**AIM**:
Reproduce the span that opens at the line containing "Keep writing the" and closes at the line containing "return outer.cut(rod(PIN_D /", both lines included, without alteration and without any other line.
— begin DATA SHOWN —
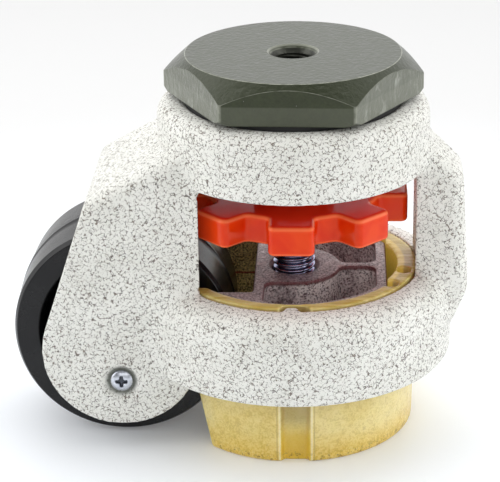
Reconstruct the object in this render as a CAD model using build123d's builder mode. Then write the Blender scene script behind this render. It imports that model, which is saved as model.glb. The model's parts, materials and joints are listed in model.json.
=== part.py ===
"""Levelling castor: a swivel castor whose keyed foot is screwed down by a lobed dial.

The origin is on the floor, under the swivel axis, with +Z up.
The wheel trails towards -X and its axle lies along Y.
"""
from build123d import *
from math import atan2, cos, hypot, radians, sin, tan
import os

# Wheel and axle
wheel_radius = 31.5
wheel_half_width = 16.2
wheel_recess_radius = 23.5
wheel_recess_depth = 6.5
wheel_hub_radius = 13.0
tread_crown = 0.6
rim_lip = 1.2
trail = 48.2
axle_radius = 5.0
bearing_radius = 11.0
bearing_width = 9.0
bearing_ring = 1.7
hub_washer_radius = 8.5
hub_relief = 2.0
wheel_side_gap = 1.3
wheel_top_gap = 3.0
wheel_foot_gap = 5.5
notch_side_gap = 3.8

# Foot: a cast plate held in a moulded cup
plate_radius = 31.0
plate_top = 46.0
plate_flat_x = 26.4
pocket_radius = 27.8
pocket_depth = 11.0
pocket_corner = 2.5
boss_radius = 13.2
boss_recess_radius = 7.2
boss_recess_depth = 0.8
rib_width = 3.2
cup_floor = 9.0
cup_wall = 3.9
cup_taper = 0.8
cup_rim = 1.4
cup_left_x = -22.8
cup_left_lean = 13.4
crescent_radius = 29.5
dimple_radius = 2.1
dimple_circle = 31.9
dimple_turns = (-31.3, -12.6)
dimple_depth = 3.0
groove_play = 1.6
groove_turn = 1.6
thread_wall = 11.2
foot_bore_radius = 9.2

# Housing
ring_bottom = 22.3
ring_top = 47.0
ring_wall = 9.4
ring_edge = 7.0
ring_foot_edge = 1.5
window_height = 31.0
window_corner = 2.5
collar_radius = 38.0
collar_edge = 4.5
collar_draft = 0.7
ear_thickness = 7.5
lobe_radius = 22.0
lobe_drop = 2.5
roof_drop = 12.7
roof_angle = 28.8
roof_back = 8.2
roof_wall = 6.0
roof_edge = 4.5
roof_corner = 7.0
post_half_width = 10.5
post_reach = 49.2
post_edge = 4.0
post_lean = 1.8
post_foot_drop = 5.5
post_foot_end = 16.0
shoulder_drop = 11.5
shoulder_fall = 2.0
casting_fillet = 1.5
key_reach = 3.1
key_width = 5.8

# Dial and adjusting screw
screw_radius = 6.0
screw_bottom = 23.5
dial_radius = 32.0
dial_root_radius = 24.5
dial_lobe_count = 8
dial_lobe_width = 12.6
dial_thickness = 8.4
dial_tip_fillet = 1.6
dial_root_fillet = 2.0
dial_chamfer = 0.8
dial_clearance = 14.4
hub_radius = 11.5
pin_radius = 1.5
thrust_thickness = 1.2
thrust_radius = 11.0
clip_thickness = 1.0
clip_radius = 8.8
clip_groove = 0.7
clip_gap = 0.2
screw_land = 0.8
stop_radius = 8.6
stop_thickness = 1.6
stop_screw_radius = 2.5
stop_head_radius = 4.4
stop_socket = 1.5
stop_head_height = 2.4
stop_screw_length = 10.0

# Swivel head
plate_thickness = 2.0
seat_radius = 25.0
cavity_radius = 18.0
plate_screw_radius = 1.5
plate_screw_circle = 21.4
plate_screw_length = 7.5
plate_screw_count = 3
kingpin_radius = 10.0
kingpin_lip = 0.4
nut_thickness = 4.0
nut_flats = 30.0
washer_thickness = 1.2
washer_radius = 15.0
web_thickness = 4.0
bush_wall = 2.0
race_thickness = 1.5
race_inner_radius = 17.0
ball_radius = 2.0
ball_count = 16
ball_seat = 0.45
swivel_gap = 1.3
seal_width = 2.2
seal_depth = 1.0
seal_cover = 0.75

# Hexagon mount
hex_thickness = 11.4
hex_flats = 62.5
hex_face_radius = 29.8
hex_chamfer_angle = 43.0
hex_foot_radius = 34.8
hex_foot_angle = 45.0
hex_turn = -1.6
tap_radius = 5.1
tap_mouth_radius = 7.1
tap_depth = 20.0

# Keepers that close the axle slots
slot_depth = 4.5
keeper_drop = 22.0
keeper_overlap = 1.0
keeper_screw_radius = 1.5
keeper_screw_drop = 11.3
screw_head_radius = 3.15
screw_head_height = 1.7
screw_cross_width = 1.0
screw_cross_reach = 1.9
screw_cross_depth = 0.9
dish_radius = 5.6
dish_depth = 1.6

# Small edges and clearances
small_chamfer = 0.6
head_fillet = 0.9
running = 0.05
fit = 0.1
air = 0.4
guide = 0.6

# Levels and radii that follow
axle_x = -trail
axle_z = wheel_radius
ear_inner = wheel_half_width + wheel_side_gap
ear_outer = ear_inner + ear_thickness
notch_half_width = wheel_half_width + notch_side_gap
notch_x = axle_x + wheel_radius + wheel_foot_gap
cup_inner_radius = plate_radius + fit
cup_radius = cup_inner_radius + cup_wall
cup_foot_radius = cup_radius - cup_taper
cup_top = plate_top + cup_rim
ring_bore = cup_radius + guide
ring_radius = ring_bore + ring_wall
groove_floor = ring_bore - key_reach - air
groove_mouth = key_width / 2 + groove_play
thread_bottom = plate_top - thread_wall
dial_bottom = ring_top + dial_clearance
dial_top = dial_bottom + dial_thickness
collar_bottom = ring_top + window_height
hub_top = collar_bottom - thrust_thickness
seat_top = collar_bottom + plate_thickness
clip_bottom = seat_top + clip_gap
clip_top = clip_bottom + clip_thickness
screw_top = clip_top + screw_land
kingpin_end = screw_top + air
nut_bottom = kingpin_end + kingpin_lip
nut_top = nut_bottom + nut_thickness
web_bottom = nut_top + washer_thickness
web_top = web_bottom + web_thickness
ball_level = web_top + race_thickness - ball_seat + ball_radius
hex_bottom = ball_level + ball_radius - ball_seat + race_thickness
hex_top = hex_bottom + hex_thickness
collar_top = hex_bottom - swivel_gap
bush_radius = kingpin_radius + running + bush_wall
seal_radius = hex_flats / 2 - seal_cover
recess_radius = seal_radius + fit - seal_width
race_outer_radius = recess_radius - air
ball_circle = (race_inner_radius + race_outer_radius) / 2
slot_end = ear_inner + slot_depth
keeper_screw_z = axle_z - keeper_screw_drop
roof_slope = tan(radians(roof_angle))


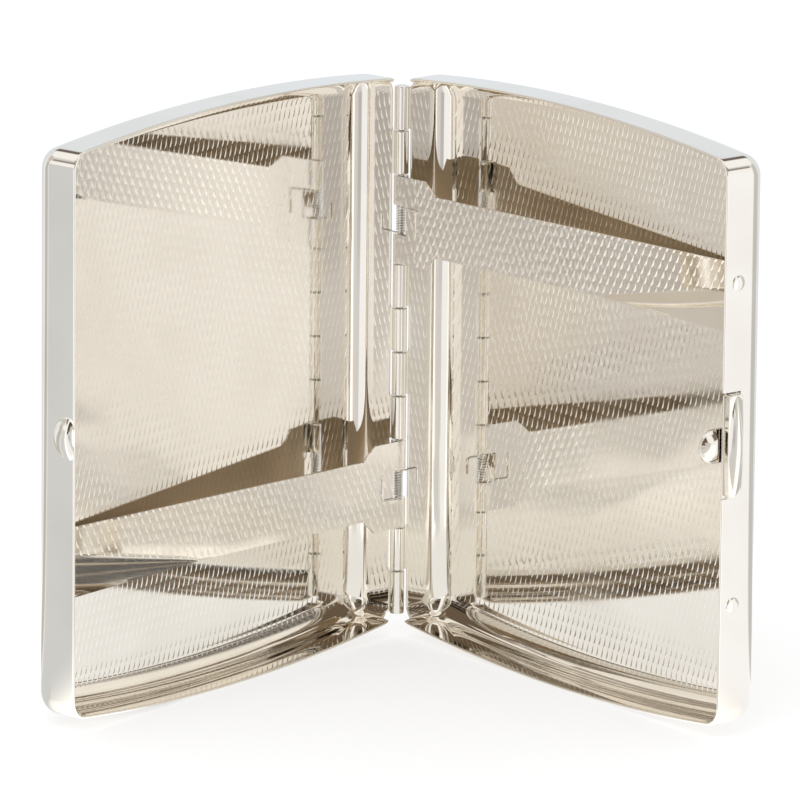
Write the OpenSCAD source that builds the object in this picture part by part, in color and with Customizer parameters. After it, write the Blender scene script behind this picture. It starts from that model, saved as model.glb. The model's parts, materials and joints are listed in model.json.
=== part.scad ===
// Two-sided cigarette case of polished plated sheet, standing on its end and open like a book.
// The hinge pin is vertical at the back, and the two trays open towards -Y.
// Each tray holds a row of cigarettes under a sprung arm that turns on the same hinge pin.
// A sprung catch behind the right front wall snaps into a pressed recess in the left front wall.

/* [Trays] */
// Length of a tray along the hinge, where its sides are straight
side_len = 95; // [85:0.5:110]
// How far the bowed ends of a tray rise beyond the straight sides
end_rise = 2.5; // [1:0.1:4]
// Distance from the hinge pin to the outside of the front wall
tray_w = 84.3; // [78:0.1:100]
// Distance from the plane where the two rims meet to the outside of the base
tray_depth = 9.6; // [9:0.1:14]
// Thickness of the sheet that a tray is pressed from
sheet = 0.5; // [0.4:0.05:0.8]
// Outside radius of the rounded edge between base and walls
base_r = 4.4; // [2.5:0.1:5]
// Radius of the tray's corners seen from the front, at the rim
corner_r = 3.2; // [2:0.1:6]
// Gap between the two rims when the case is shut
rim_gap = 0.3; // [0.2:0.05:0.6]

/* [Opening] */
// Angle between the two trays as they stand
open_angle = 77.6; // [40:0.1:120]

/* [Hinge] */
// Distance from each end of the straight sides to the row of knuckles
hinge_end_gap = 1.36; // [1:0.02:6]
// Outside radius of a knuckle
knuckle_r = 1.25; // [1.1:0.05:1.6]
// Radius of the hinge pin
pin_r = 0.5; // [0.4:0.05:0.7]
// Radial clearance of the pieces that turn on the pin
pin_clearance = 0.05; // [0.02:0.01:0.1]
// Gap between the ends of neighbouring knuckles
knuckle_gap = 0.16; // [0.1:0.02:0.3]
// Distance from the pin's axis to the outside of the spine wall
spine_offset = 0.2; // [0.15:0.05:0.4]
// Clearance between a knuckle and the other tray's wall
knuckle_clearance = 0.35; // [0.3:0.05:0.5]
// How far the notch in the spine wall runs on past the end knuckles
notch_run_out = 1; // [0.5:0.1:1.5]

/* [Arms] */
// Thickness of an arm's sheet
arm_sheet = 0.4; // [0.3:0.05:0.6]
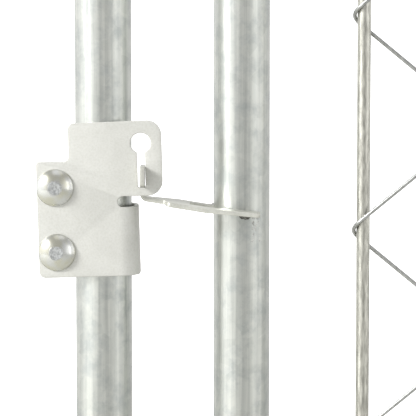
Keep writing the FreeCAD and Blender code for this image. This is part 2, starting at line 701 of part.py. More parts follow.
def pin_washer(z, up):
    low = z - up * (BARREL_H / 2 + WASHER_T)
    outer = rod(WASHER_D / 2, V(PIN_X, PIN_Y, low), V(PIN_X, PIN_Y, low + up * WASHER_T))
    return outer.cut(rod(PIN_D / 2 + 0.2, V(PIN_X, PIN_Y, low - 5), V(PIN_X, PIN_Y, low + 5)))


# ---- the parts --------------------------------------------------------------------
def build():
    os.makedirs("parts", exist_ok=True)
    posts = (0.0, HINGE_POST_X)
    stiles = (LATCH_STILE_X, HINGE_STILE_X)
    stile_ends = (LEAF_BOTTOM_Z - TUBE_R, LEAF_TOP_Z + TUBE_R)

    save("latch_post", tube(V(0, 0, FOOT_BASE), V(0, 0, POST_TOP_Z)))
    save("hinge_post", tube(V(HINGE_POST_X, 0, FOOT_BASE), V(HINGE_POST_X, 0, POST_TOP_Z)))
    save("frame_top_rail", rail(*posts, FRAME_TOP_Z))
    save("frame_bottom_rail", rail(*posts, SILL_Z))
    save("frame_welds", *rail_welds(*posts, (SILL_Z, FRAME_TOP_Z)))
    save("post_feet", *[post_foot(x) for x in posts])
    save("post_caps", *[post_cap(x) for x in posts])

    for name, x in zip(("latch_stile", "hinge_stile"), stiles):
        save(name, tube(V(x, 0, stile_ends[0]), V(x, 0, stile_ends[1])))
    save("leaf_top_rail", rail_with_rod_holes(*stiles, LEAF_TOP_Z, -1))
    save("leaf_bottom_rail", rail_with_rod_holes(*stiles, LEAF_BOTTOM_Z, 1))
    save("leaf_welds", *rail_welds(*stiles, (LEAF_BOTTOM_Z, LEAF_TOP_Z)))
    save("stile_plugs", *[stile_plug(x, z, out) for x in stiles
                          for z, out in zip(stile_ends, (-1, 1))])

    save("latch_plate", lean(latch_plate()))
    save("latch_bolts", *[lean(carriage_bolt(z)) for z in latch_bolt_heights()])
    save("latch_nuts", *[lean(nut(z)) for z in latch_bolt_heights()])
    strike_shape = strike()
    save("strike", strike_shape)
    save("strike_welds", *strike_welds(strike_shape))

    for name, x in zip(("latch_side_tension_rod", "hinge_side_tension_rod"), ROD_X):
        save(name, tension_rod(x))
    save("rod_welds", *rod_welds())
    for number, wire in enumerate(mesh_wires(), 1):
        save("mesh_wire_%02d" % number, wire)
    save("top_tie_wires", *tie_wires(LEAF_TOP_Z, -1))
    save("bottom_tie_wires", *tie_wires(LEAF_BOTTOM_Z, 1))

    bolts, nuts, welds, washers = [], [], [], []
    for name, z, up in zip(("lower", "upper"), HINGE_Z, (-1, 1)):
        save(name + "_hinge_clamp", hinge_clamp(z))
        bolts += [at_hinge_post(carriage_bolt(h), z) for h in hinge_bolt_heights()]
        nuts += [at_hinge_post(nut(h), z) for h in hinge_bolt_heights()]
        pin, arm_z, toward = hinge_pin(z, up)
        save(name + "_hinge_pin", pin)
        welds.append(pin_weld(pin, arm_z, toward))
        washers.append(pin_washer(z, up))
    save("hinge_bolts", *bolts)
    save("hinge_nuts", *nuts)
    save("hinge_pin_welds", *welds)
    save("hinge_washers", *washers)


build()
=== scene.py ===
import math
import random

import bmesh
import bpy
from mathutils import Matrix, Vector, noise


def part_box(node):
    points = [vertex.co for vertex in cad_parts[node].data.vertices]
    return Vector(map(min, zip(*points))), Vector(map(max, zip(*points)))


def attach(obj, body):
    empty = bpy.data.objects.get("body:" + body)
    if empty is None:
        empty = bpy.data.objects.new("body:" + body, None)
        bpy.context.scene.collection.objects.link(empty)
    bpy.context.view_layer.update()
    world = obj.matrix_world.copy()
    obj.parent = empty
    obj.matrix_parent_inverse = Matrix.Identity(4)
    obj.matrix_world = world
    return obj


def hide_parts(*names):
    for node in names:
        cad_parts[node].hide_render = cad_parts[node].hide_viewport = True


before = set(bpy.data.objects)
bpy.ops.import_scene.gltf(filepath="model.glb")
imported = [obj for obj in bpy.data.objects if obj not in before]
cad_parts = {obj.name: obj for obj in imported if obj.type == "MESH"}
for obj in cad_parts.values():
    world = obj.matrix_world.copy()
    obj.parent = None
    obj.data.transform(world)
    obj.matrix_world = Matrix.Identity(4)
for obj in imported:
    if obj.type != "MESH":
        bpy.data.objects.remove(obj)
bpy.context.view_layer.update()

# Wire-mesh panel gate, seen close at its latch. Shapes are worked out in millimetres, from
# the CAD's boxes and its stock sizes, and made metres when a piece is finished.
MM = 0.001
X, Y, Z = Vector((1, 0, 0)), Vector((0, 1, 0)), Vector((0, 0, 1))


def box(node):
    low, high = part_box(node)
    return low / MM, high / MM


def middle(node):
    low, high = box(node)
    return (low + high) / 2


# ---- stock sizes, as in the CAD -----------------------------------------------------
TUBE_R = 12.5
BORE_R = 11.3
WIRE_R = 0.9                # mesh and tie wires
ROD_R = 3.0
SHEET = 2.0
PITCH = 95.2                # height of one turn of a mesh spiral
SPIRAL_W = 53.2             # width of a spiral, between the middles of its bends
SPIRALS = 13
HALF_TURNS = 24
BEND_R = 4.2                # bend of a spiral, to the wire's middle
HOOK = 1.3                  # how far two linked bends lie past each other, each way
CELL = SPIRAL_W - 2 * HOOK  # from one spiral to the next
MESH_DROP = 24.0            # from the top rail's axis to the first bends
LATCH_TURNS = 4.5           # from the first bends to the bends beside the latch
LATCH_OVER_BEND = 10.1      # the latch's own level over those bends
PIN_R = 4.0
BARREL_R = 5.1
HALF_BARREL = 12.0

# ---- places read from the CAD -------------------------------------------------------
POST_X = middle("latch_post").x
STILE_X = middle("latch_stile").x
FAR_STILE_X = middle("hinge_stile").x
FAR_POST_X = middle("hinge_post").x
POST_Z = [corner.z for corner in box("latch_post")]
STILE_Z = [corner.z for corner in box("latch_stile")]
FRAME_Z = [middle("frame_bottom_rail").z, middle("frame_top_rail").z]
LEAF_Z = [middle("leaf_bottom_rail").z, middle("leaf_top_rail").z]
ROD_X = [middle("latch_side_tension_rod").x, middle("hinge_side_tension_rod").x]
ROD_Z = [corner.z for corner in box("latch_side_tension_rod")]
MESH_TOP = LEAF_Z[1] - MESH_DROP
LATCH_Z = MESH_TOP - LATCH_TURNS * PITCH + LATCH_OVER_BEND
HINGE_Z = [middle("lower_hinge_clamp").z, middle("upper_hinge_clamp").z]
PIN_X, PIN_Y = middle("hinge_washers").xy


# ---- small helpers ------------------------------------------------------------------
def paint(code):
    """Linear colour of an sRGB hex value."""
    parts = [int(code[i:i + 2], 16) / 255 for i in (1, 3, 5)]
    return [p / 12.92 if p <= 0.04045 else ((p + 0.055) / 1.055) ** 2.4 for p in parts] + [1.0]


def feed(tree, node, links):
    """Give a node's inputs a value, a socket, or the first output in use of another node."""
    for key, value in dict(links).items():
        if isinstance(value, bpy.types.Node):
            value = next(socket for socket in value.outputs if socket.enabled)
        if isinstance(value, bpy.types.NodeSocket):
            tree.links.new(value, node.inputs[key])
        else:
            node.inputs[key].default_value = value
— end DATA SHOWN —
**RESPONSE TO THE EXERCISE**:
Keep writing the FreeCAD and Blender code for this image. This is part 2, starting at line 701 of part.py. More parts follow.
def pin_washer(z, up):
    low = z - up * (BARREL_H / 2 + WASHER_T)
    outer = rod(WASHER_D / 2, V(PIN_X, PIN_Y, low), V(PIN_X, PIN_Y, low + up * WASHER_T))
    return outer.cut(rod(PIN_D / 2 + 0.2, V(PIN_X, PIN_Y, low - 5), V(PIN_X, PIN_Y, low + 5)))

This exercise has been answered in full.